Minggu, 03 Juli 2016

Beda Paham

Reaksi beberapa orang terhadap sebuah persoalan, tentu dapat berujung pada perbedaan paham. Paham yang dimaksud di sini bisa berarti tingkat pengetahuan, sampai pada konsep pandangan. Perbedaan itu terjadi akibat ketidakmampuan setiap orang untuk mempersamakan pengertiannya atas pesan yang diterimanya. Bisa pula diakibatkan perspektif yang digunakan berbeda, sehingga menghasilkan persepsi yang berbeda pula.
 
Cara pikir yang tak sejalan, bahkan bertentangan, adalah faktor utama perbedaan paham. Ketidaksepahaman, tak lain, akibat dari perbedaan pemaknaan atas sebuah persoalan. Perbedaan itu lahir dari pola pikir yang tidak sama. Meski begitu, pemikiran seseorang yang berbeda-beda, tak bisa disalahkan. Cara berpikir, sampai berujung pada sebuah paham yang diyakini, merupakan hak individual yang asasi. 

Nilai kebenaran yang dipahami, sebagai buah dari proses berpikir, tak lain adalah wujud dari persepsi subjektif. Setiap orang, pada akhirnya, dapat berbeda-beda paham. Itu tergantung pada cara setiap orang menggunakan daya pikiran. Cara yang berbeda, tentu akan berujung pada akhir yang berbeda pula. Begitulah yang terjadi.

Tentu mustahil untuk menyamakan cara berpikir setiap orang, apalagi menyamakan paham yang merupakan hasil dari proses berpikir. Dengan cara apa pun, paham seseorang tak akan bisa diubah, kecuali ia sendiri menyadari bahwa pahamnya harus diubah. Bahkan, meski secara lahiriah, seseorang terlihat tak menjalankan pahamnya karena alasan tertentu, belum tentu ia mengingkari pahamnya, sebab paham yang sejati, tetap yang tersirat di dalam jiwanya.   

Perbedaan paham, merupakan persoalan yang mendasar. Apalagi, paham yang berbeda, pasti berujung pada perbedaan cara berperilaku. Setiap orang pasti bersikap sesuai dengan nilai yang diakuinya benar, yang dipahaminya. Segala hal yang tampak pada pribadi seseorang, senantiasa sejalan dengan paham yang diyakininya.

Kalau paham seseorang sejalan dengan perilakunya, maka menilai tindak-tanduk seseorang, juga berarti menilai paham yang diyakininya, termasuk juga cara berpikirnya.

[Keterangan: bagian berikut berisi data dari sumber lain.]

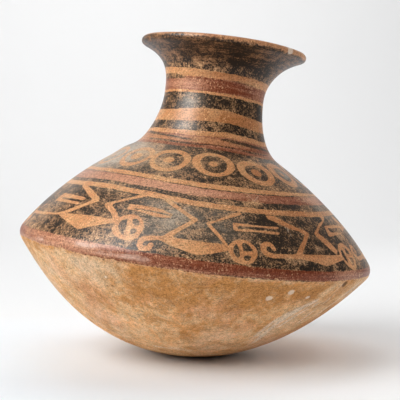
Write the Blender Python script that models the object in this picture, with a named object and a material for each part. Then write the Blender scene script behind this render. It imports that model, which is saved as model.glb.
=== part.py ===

Sejalan dengan asumsi itu, maka mempermasalahkan seseorang atas perilakunya, sama dengan mempermasalahkan paham yang diyakininya, juga mempermasalahkan cara berpikirnya.

Mengingat bahwa perbedaan cara berpikir dan paham setiap orang adalah hak asasi, dan wajar jika terjadi, maka perbedaan dalam perilaku lahiriah, juga harus diakui sebagai hal yang wajar. Untuk itu, setiap orang harus diberikan jaminan kebebasan untuk mengaplikasikan pahamnya. Tentu dengan catatan bahwa perwujudan paham itu, tidak mengganggu hak-hak orang lain untuk mewujudkan pahamnya juga. 

Jika beda perilaku sebagai perwujudan paham adalah manusiawi dan wajar, maka memaksakan seseorang untuk mengimplementasikan atau mengingkari paham tertentu adalah tindakan yang sia-sia, sebab akar dari semua tindakan lahiriah adalah paham yang abstrak. Keinginan menyeragamkan paham adalah cita-cita yang mustahil. Apalagi jika menyadari bahwa dalam satu pokok paham pun, perbedaan dapat terjadi, misalnya berbeda pada bagaimana cara mewujudkan paham itu.

Kalau tak mungkin menyamakan paham pada semua orang, maka setiap orang sebisanya hanya perlu sebatas menawarkan pahamnya pada orang lain, tanpa paksaan dan tipuan. Penawaran paham dengan disertai argumentasi yang baik, akan efektif dalam mengubah paham seseorang. Perilaku lahiriah pun akan turut berubah seiring dengan perubahan paham. Untuk itu, tawar-menawar paham adalah jalan terbaik untuk mengubah keadaan.

Sudah saatnya saling mengerti bahwa perbedaan paham dan perwujudannya, tak seharusnya dijadikan alasan untuk saling menyalahkan. Mencap seseorang salah atas paham yang diyakininya, sama saja dengan menyalahkan ikan hidup di air. Sungguh kejam dan bodoh jika memaksakan seseorang meyakini paham tertentu. Maka dari itu, sudah sepantasnyalah setiap orang untuk saling menghargai paham masing-masing, sembari saling menasihati sesuai paham yang diyakini, tentu cara-cara yang damai.